→ **To do**:
Reproduce the material in full, unchanged.
━━━━━━━━━━━━━━━━━━━━━━━━━━━━━━
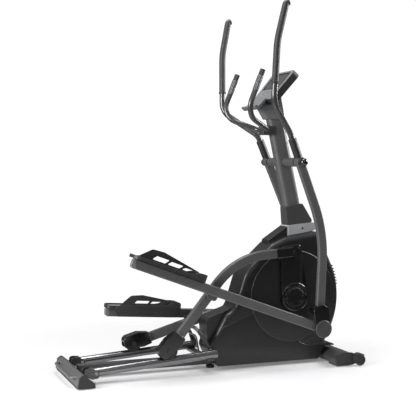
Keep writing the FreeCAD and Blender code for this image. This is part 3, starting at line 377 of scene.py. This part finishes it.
def prism(corners, low, high, rim=1.0, holes=(), segments=3):
    """Plate in an XZ outline between two Y values, its far rim rounded; holes are outlines too."""
    shape = bmesh.new()
    outline(shape, corners)
    for hole in holes:
        outline(shape, hole)
    if holes:
        bmesh.ops.delete(shape, geom=shape.faces[:], context="FACES_ONLY")
        bmesh.ops.triangle_fill(shape, edges=shape.edges[:], use_beauty=True)
    bmesh.ops.translate(shape, verts=shape.verts, vec=(0, low * MM, 0))
    raise_faces(shape, shape.faces[:], (0, high - low, 0))
    bmesh.ops.recalc_face_normals(shape, faces=shape.faces)
    if rim:
        far = [e for e in shape.edges if all(abs(v.co.y - high * MM) < 1e-6 for v in e.verts)]
        far = [e for e in far if e.calc_face_angle(0) > 0.8]
        round_edges(shape, far, rim, segments)
    return shape


def turned(profile, steps=64):
    """Spin (radius, y) points in millimetres about the Y axis."""
    shape = bmesh.new()
    spots = [shape.verts.new((radius * MM, y * MM, 0)) for radius, y in profile]
    edges = [shape.edges.new(pair) for pair in zip(spots, spots[1:])]
    bmesh.ops.spin(shape, geom=spots + edges, axis=(0, 1, 0), cent=(0, 0, 0), steps=steps,
                   angle=math.tau, use_merge=True)
    bmesh.ops.remove_doubles(shape, verts=shape.verts, dist=1e-6)
    return shape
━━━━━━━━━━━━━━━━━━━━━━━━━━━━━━
→ **Task answer**:
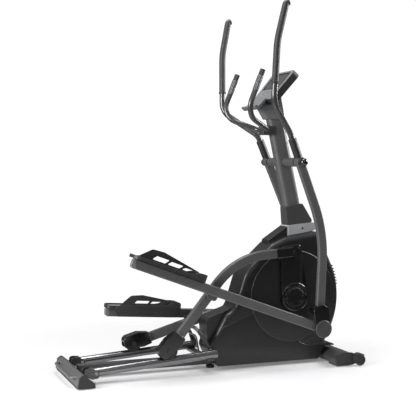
Keep writing the FreeCAD and Blender code for this image. This is part 3, starting at line 377 of scene.py. This part finishes it.
def prism(corners, low, high, rim=1.0, holes=(), segments=3):
    """Plate in an XZ outline between two Y values, its far rim rounded; holes are outlines too."""
    shape = bmesh.new()
    outline(shape, corners)
    for hole in holes:
        outline(shape, hole)
    if holes:
        bmesh.ops.delete(shape, geom=shape.faces[:], context="FACES_ONLY")
        bmesh.ops.triangle_fill(shape, edges=shape.edges[:], use_beauty=True)
    bmesh.ops.translate(shape, verts=shape.verts, vec=(0, low * MM, 0))
    raise_faces(shape, shape.faces[:], (0, high - low, 0))
    bmesh.ops.recalc_face_normals(shape, faces=shape.faces)
    if rim:
        far = [e for e in shape.edges if all(abs(v.co.y - high * MM) < 1e-6 for v in e.verts)]
        far = [e for e in far if e.calc_face_angle(0) > 0.8]
        round_edges(shape, far, rim, segments)
    return shape


def turned(profile, steps=64):
    """Spin (radius, y) points in millimetres about the Y axis."""
    shape = bmesh.new()
    spots = [shape.verts.new((radius * MM, y * MM, 0)) for radius, y in profile]
    edges = [shape.edges.new(pair) for pair in zip(spots, spots[1:])]
    bmesh.ops.spin(shape, geom=spots + edges, axis=(0, 1, 0), cent=(0, 0, 0), steps=steps,
                   angle=math.tau, use_merge=True)
    bmesh.ops.remove_doubles(shape, verts=shape.verts, dist=1e-6)
    return shape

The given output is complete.